循環論法に陥る「カルト」と「マインド・コントロール」


ここで、「カルト」と「マインド・コントロール」という言葉は循環論法的に繋がっている概念であることをご説明します。最初に、ハッサンは「『カルト』は悪であるが、それは『カルト』の信じる内容が問題なのではない。信じる内容は信教の自由で保障されているので、たとえどのようなおかしな教えであったとしても信じる権利はある」と、信教の自由を尊重するような言葉を語っています。しかし、「『カルト』は『マインド・コントロール』を使い、個人の自由意志を奪って伝道するという人権侵害を行なっているから悪である」と主張しているのです。これが彼らの「マインド・コントロール」を非難する主な理由になります。
ところが、本を読み進めていくと、途中で「実は、『マインド・コントロール』自体は善でも悪でもない。なぜなら、私も『破壊的カルト』に入会している信徒を脱会させるカウンセリングの時に、『マインド・コントロール』と同じ手法を使っているからである」と言い出します。

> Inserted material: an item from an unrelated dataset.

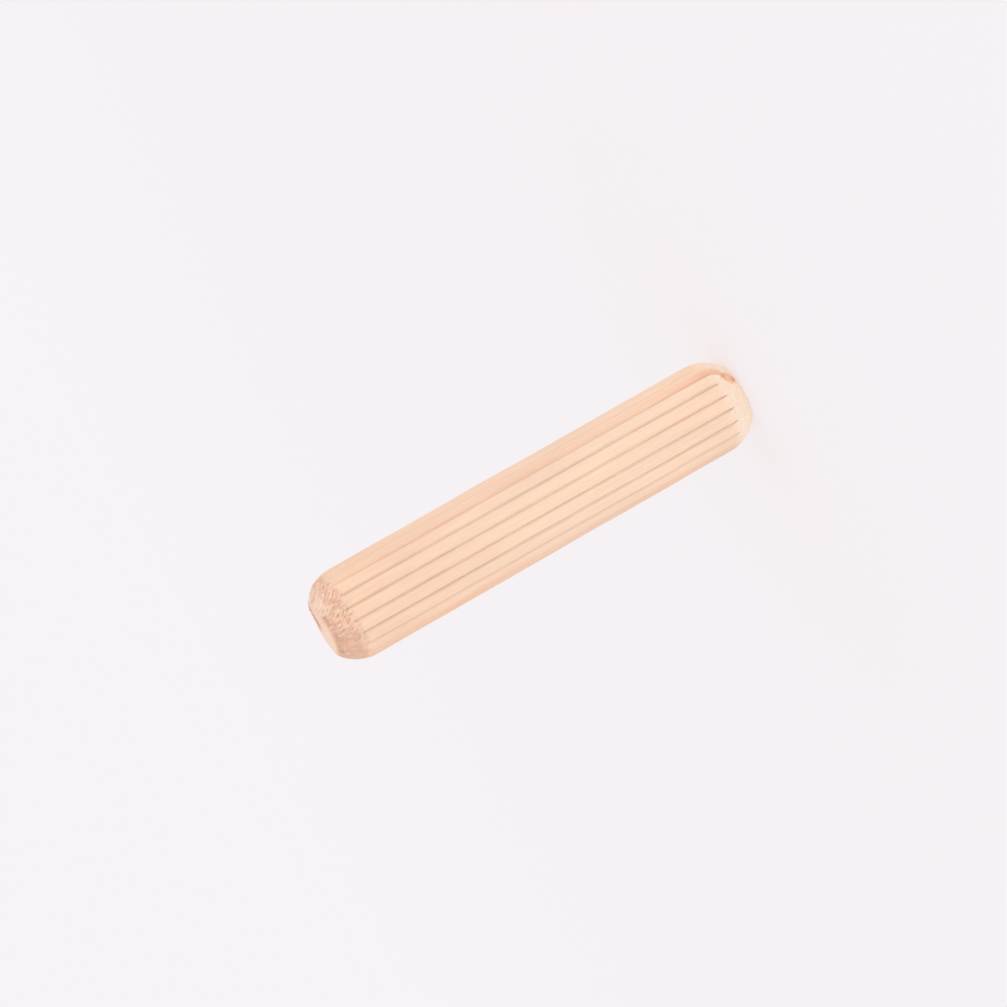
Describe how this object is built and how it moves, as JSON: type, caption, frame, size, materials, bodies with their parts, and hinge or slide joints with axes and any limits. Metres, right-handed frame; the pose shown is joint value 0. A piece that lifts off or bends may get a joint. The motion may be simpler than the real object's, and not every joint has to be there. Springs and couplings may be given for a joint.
{
  "type": "wooden dowel pin",
  "caption": "Round wooden dowel pin, rounded over at both ends, with narrow glue flutes along one side and a plain back.",
  "frame": {"origin": "centre of the flat on the foot, the end that the pin stands on", "axes": "+Z along the pin from the foot to the top end; the middle of the row of flutes faces -Y"},
  "size_m": [0.01, 0.01, 0.05],
  "materials": {
    "beech": "bare sanded beech"
  },
  "bodies": {
    "root": {"dowel": "beech"}
  },
  "joints": []
}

さらに、「目的が善なら『善なるマインド・コントロール』で、目的が悪なら『悪なるマインド・コントロール』である。私は善なる目的でやっているから良い」と主張しているのです。そして、最終的には「なぜ『マインド・コントロール』が非難されるかというと、この『マインド・コントロール』が悪となるのは、それを行なう『カルト』が悪であるため、『マインド・コントロール』も悪になるのだ」としています。つまり、「『マインド・コントロール』によって『カルト』が悪になる。しかし、『カルト』が悪であるのは『マインド・コントロール』を使用しているからである」というように、循環論法に陥っているのです。

『カルト』と『マインド・コントロール』は、どちらも曖昧な概念なので、互いに互いを定義し合うような循環論法によってしか結びつかないようになってしまうのです。